Three major paradigms can be individuated for vision-based autonomous driving systems: mediated perception approaches, based on the total understanding of the scene around the car, behavior reflex methods, in which driving action is regressed directly from the sensory input, and direct perception techniques, that fuse elements of previous approaches and learn a mapping between the input image and a set of interpretable indicators which summarize the driving situation.
Following this last line of work, in this paper we develop a model for mapping vehicles across different views. In particular, our aim is to warp vehicles detected from a dashboard camera view into a bird's eye occupancy map of the surroundings, which is an easily interpretable proxy of the road state. Being almost impossible to collect a dataset with this kind of information in real-world, we exclusively rely on synthetic data for learning this projection.
We aim to create a system close to surround vision monitoring systems, also called around view cameras that can be useful tools for assisting driver during driving operations by, for example, performing trajectory analysis of vehicles out from own visual field.

In this framework, our contribution is twofold:

  • We make available a huge synthetic dataset (> 1 million of examples) which consists of couple of frames corresponding to the same driving scene captured by two different views. Besides the vehicle location, auxiliary information such as the distance and yaw of each vehicle at each frame are also present.

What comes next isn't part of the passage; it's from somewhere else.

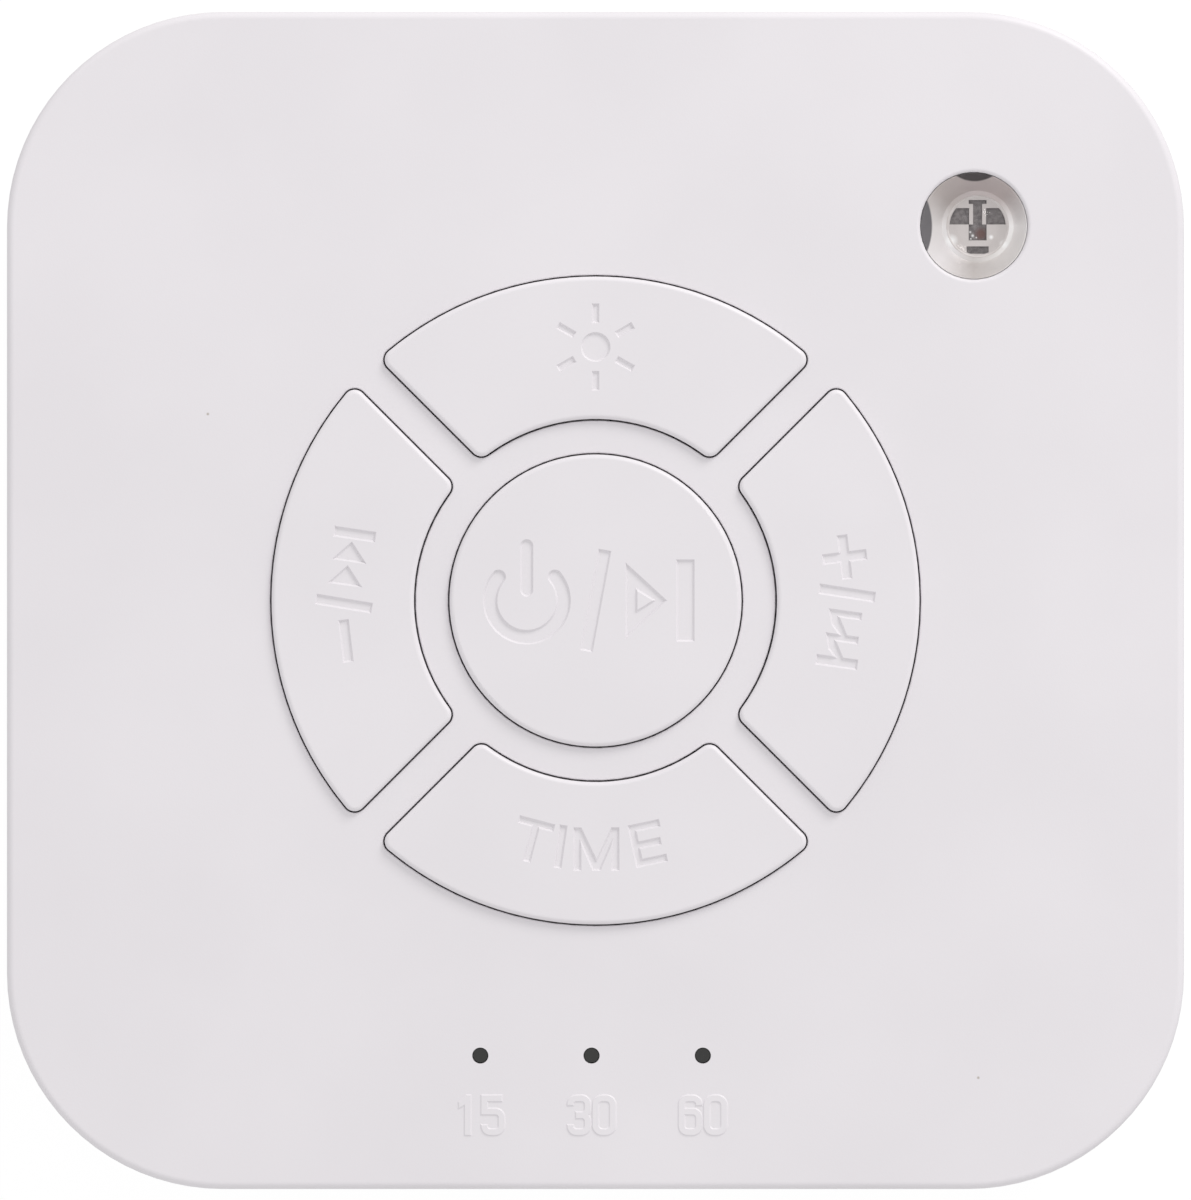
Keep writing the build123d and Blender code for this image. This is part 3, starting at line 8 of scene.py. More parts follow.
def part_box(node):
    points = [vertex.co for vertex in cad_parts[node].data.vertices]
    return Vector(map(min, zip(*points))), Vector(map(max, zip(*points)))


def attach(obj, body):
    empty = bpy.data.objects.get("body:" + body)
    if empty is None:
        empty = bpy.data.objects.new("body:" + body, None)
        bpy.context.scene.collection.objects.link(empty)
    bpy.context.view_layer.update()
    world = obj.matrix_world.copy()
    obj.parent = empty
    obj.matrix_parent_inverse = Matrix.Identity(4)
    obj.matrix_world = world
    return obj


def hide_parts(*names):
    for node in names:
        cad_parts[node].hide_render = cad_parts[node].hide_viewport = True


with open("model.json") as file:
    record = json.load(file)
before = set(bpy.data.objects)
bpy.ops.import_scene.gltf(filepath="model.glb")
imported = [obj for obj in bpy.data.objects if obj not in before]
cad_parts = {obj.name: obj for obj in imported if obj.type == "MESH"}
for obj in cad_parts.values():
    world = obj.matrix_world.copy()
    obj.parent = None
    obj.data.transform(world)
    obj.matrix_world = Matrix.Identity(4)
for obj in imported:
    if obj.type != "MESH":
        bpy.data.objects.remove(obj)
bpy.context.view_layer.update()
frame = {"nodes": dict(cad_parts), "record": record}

Click here for dataset download page.
 

  • We propose a new method for generating bird's eye occupancy maps of the surround in the context of autonomous and assisted driving. Our approach does not require a stereo camera, nor more sophisticated sensors like radar and lidar. Conversely, we learn how to project detections from the dashboard camera view to onto a broader bird's eye view of the scene. To this aim we combine learned geometric transformation and visual cues that preserve objects size and orientation in the warping procedure.